I am happy to learn a better way to express this.


So for example, in

int a = 1;
barrier();
a = 2;
//...

the compiler does not know how the code inside barrier() accesses memory,
including volatile memory.

I would say rather that the compiler does not know that the values
stored in memory are the same before and after the barrier().
>
Even the
values of local variables whose addresses have not been exported.

No, this is not true. I used to think so too until a short while ago.

But if you look at the output of gcc -o3 you will see that it does happily remove `a` in this function.


But it knows that it can not access `a`, because the address of `a` has
never escaped before the barrier().

> I don't think this is right. barrier is (or can be) a macro, not a
> function call with its own scope. As such, it has -- in principle --
> the ability to export the address of a.

See above. Please test it for yourself, but for your convenience here is the code


extern void foo(int *p);

int opt_a() {
int a;
a = 1;
__asm__ volatile ("" ::: "memory");
a = 2;
}

int opt_b() {
int a;
foo(&a);
a = 1;
__asm__ volatile ("" ::: "memory");
a = 2;
}

and corresponding asm:

opt_a:
bx lr

(the whole function body got deleted!)

opt_b:
push {lr}
sub sp, sp, #12
// calling foo(&a)
add r0, sp, #4
bl foo

// a = 1 -- to make sure a==1 before the barrier()
movs r3, #1
str r3, [sp, #4]

// [empty code from the barrier()]

// a = 2 -- totally deleted

// [return]
add sp, sp, #12
ldr pc, [sp], #4


If you wanted to avoid this, you would need to expose the address of `a` to the asm block using one of its clobber arguments (but I'm not familiar with the syntax to produce a working example on the spot).


Question: Can the compiler assume that no other threads access a between
the two stores, on the grounds that this would be a data race? I'd
guess that it can't make that assumption, but it would be nice to know
for sure.

It can not make the assumption if &a has escaped. In that case, barrier() could be so:

barrier(){
store_release(OTHER_THREAD_PLEASE_MODIFY,&a);

while (! load_acquire(OTHER_THREAD_IS_DONE));
}

with another thread doing

while (! load_acquire(OTHER_THREAD_PLEASE_MODIFY)) yield();
*OTHER_THREAD_PLEASE_MODIFY ++;
store_release(OTHER_THREAD_IS_DONE, 1);



But if we let the address of `a` escape, for example with some external
function foo(int*):

int a;
foo(&a);
a = 1;
barrier();
a = 2;
// ...

Then the compiler has to assume that the code of foo and barrier might be
something like this:

foo(p) { SPECIAL_VARIABLE = p; }
barrier() { TURN_THE_BREAKS_ON = *SPECIAL_VARIABLE; }

I think you're giving the compiler too much credit.
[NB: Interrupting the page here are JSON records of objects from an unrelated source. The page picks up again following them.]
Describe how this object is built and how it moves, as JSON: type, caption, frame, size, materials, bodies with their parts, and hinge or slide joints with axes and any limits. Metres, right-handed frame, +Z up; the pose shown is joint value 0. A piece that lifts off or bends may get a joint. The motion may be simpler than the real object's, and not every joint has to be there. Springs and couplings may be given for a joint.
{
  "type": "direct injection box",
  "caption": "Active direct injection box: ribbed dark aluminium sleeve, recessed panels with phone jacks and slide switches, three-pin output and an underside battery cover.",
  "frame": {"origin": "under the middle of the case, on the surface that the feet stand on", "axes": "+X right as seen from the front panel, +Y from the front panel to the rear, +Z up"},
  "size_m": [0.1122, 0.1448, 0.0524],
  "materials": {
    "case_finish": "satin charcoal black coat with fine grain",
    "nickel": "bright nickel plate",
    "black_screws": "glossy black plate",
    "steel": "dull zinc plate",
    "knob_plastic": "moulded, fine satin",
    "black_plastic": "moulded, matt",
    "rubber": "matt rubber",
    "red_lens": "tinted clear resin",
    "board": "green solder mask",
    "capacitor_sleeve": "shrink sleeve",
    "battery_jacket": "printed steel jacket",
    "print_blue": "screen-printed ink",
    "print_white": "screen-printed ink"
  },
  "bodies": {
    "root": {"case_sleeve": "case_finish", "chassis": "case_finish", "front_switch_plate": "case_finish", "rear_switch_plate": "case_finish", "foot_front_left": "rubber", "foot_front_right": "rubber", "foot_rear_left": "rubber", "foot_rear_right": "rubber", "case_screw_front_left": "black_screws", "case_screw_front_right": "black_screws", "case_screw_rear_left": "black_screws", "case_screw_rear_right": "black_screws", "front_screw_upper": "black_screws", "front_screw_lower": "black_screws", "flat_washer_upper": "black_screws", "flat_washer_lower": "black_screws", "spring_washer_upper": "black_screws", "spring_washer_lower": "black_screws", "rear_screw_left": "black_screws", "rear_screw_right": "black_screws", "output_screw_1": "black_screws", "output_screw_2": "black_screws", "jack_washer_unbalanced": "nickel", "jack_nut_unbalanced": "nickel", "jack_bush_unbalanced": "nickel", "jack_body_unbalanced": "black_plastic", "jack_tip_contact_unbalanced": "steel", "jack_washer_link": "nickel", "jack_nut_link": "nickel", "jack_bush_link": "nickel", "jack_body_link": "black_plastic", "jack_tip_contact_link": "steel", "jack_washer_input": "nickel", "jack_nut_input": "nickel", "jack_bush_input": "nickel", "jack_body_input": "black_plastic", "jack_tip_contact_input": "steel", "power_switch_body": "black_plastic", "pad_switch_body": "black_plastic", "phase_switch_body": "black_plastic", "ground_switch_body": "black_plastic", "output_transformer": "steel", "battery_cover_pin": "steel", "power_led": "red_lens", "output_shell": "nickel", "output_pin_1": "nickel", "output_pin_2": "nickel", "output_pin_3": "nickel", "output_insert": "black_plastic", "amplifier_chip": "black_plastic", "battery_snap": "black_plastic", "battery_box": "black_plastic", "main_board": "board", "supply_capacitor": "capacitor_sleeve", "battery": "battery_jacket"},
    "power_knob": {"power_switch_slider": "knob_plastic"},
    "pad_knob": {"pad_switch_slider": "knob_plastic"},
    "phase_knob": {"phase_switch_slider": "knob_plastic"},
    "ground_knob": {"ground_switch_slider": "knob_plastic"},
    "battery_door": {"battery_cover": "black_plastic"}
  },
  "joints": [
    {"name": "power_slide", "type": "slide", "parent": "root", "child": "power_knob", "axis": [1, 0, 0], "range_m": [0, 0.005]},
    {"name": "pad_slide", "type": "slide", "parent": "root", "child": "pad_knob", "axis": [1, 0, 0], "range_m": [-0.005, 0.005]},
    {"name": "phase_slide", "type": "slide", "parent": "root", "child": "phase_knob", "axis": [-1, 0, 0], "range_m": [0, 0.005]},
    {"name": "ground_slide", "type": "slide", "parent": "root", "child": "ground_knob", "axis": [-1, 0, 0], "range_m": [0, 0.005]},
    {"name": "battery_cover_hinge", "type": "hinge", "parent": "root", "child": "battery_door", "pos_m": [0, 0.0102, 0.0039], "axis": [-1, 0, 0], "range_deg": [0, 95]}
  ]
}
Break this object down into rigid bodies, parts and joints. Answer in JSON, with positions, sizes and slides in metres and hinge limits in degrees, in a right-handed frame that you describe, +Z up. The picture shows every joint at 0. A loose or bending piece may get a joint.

The one thing the
compiler is allowed to assume is that the code, as written, does not
contain a data race or other undefined behavior.

Apologies, the way I used "assume" is misleading.
I should have said that the compiler has to ensure that even if the code of foo() and barrier() were so, that the behavior of the code it generates is the same (w.r.t. observable side effects) as if the program were executed by the abstract machine. Or I should have said that it can *not* assume that the functions are *not* as defined above.

Which means that TURN_THE_BREAKS_ON would need to be assigned 1.
The only way the compiler can achieve that guarantee (while treating barrier as a black box) is to make sure that the value of `a` before barrier() is 1.



That is at least my understanding.

This is the sort of question that memory-barriers.txt should answer.
It's closely related to the question I mentioned above.

In fact, even if `a` is unused after a=2, the compiler can only eliminate
`a` in the former case, but in the latter case, still needs to ensure that
the value of `a` before barrier() is 1 (but it can eliminate a=2).

And what if a were a global shared variable instead of a local one? The
compiler is still allowed to do weird optimizations on it, since the
accesses aren't volatile.

I'm not sure if `a` being global is enough for the compiler to consider `a`'s address as having escaped to the inline asm memory, especially if `a` has static lifetime.

If it must be considered escaped, then it can do weird optimizations on it, but not across the barrier().
That is because inside the barrier(), we could be reading the value and store into a volatile field like TURN_THE_BREAKS_ON.
In that case, the value right before the barrier needs to be equal to the value in the abstract machine.


That wasn't true in the C++ context of the paper Paul and I worked on.
Of course, C++ is not our current context here.

Yes, you are completely correct. In C++ (or pure C), where data races are
prevented by compiler/language-builtins rather than with
compiler-barriers/volatiles, all my assumptions break.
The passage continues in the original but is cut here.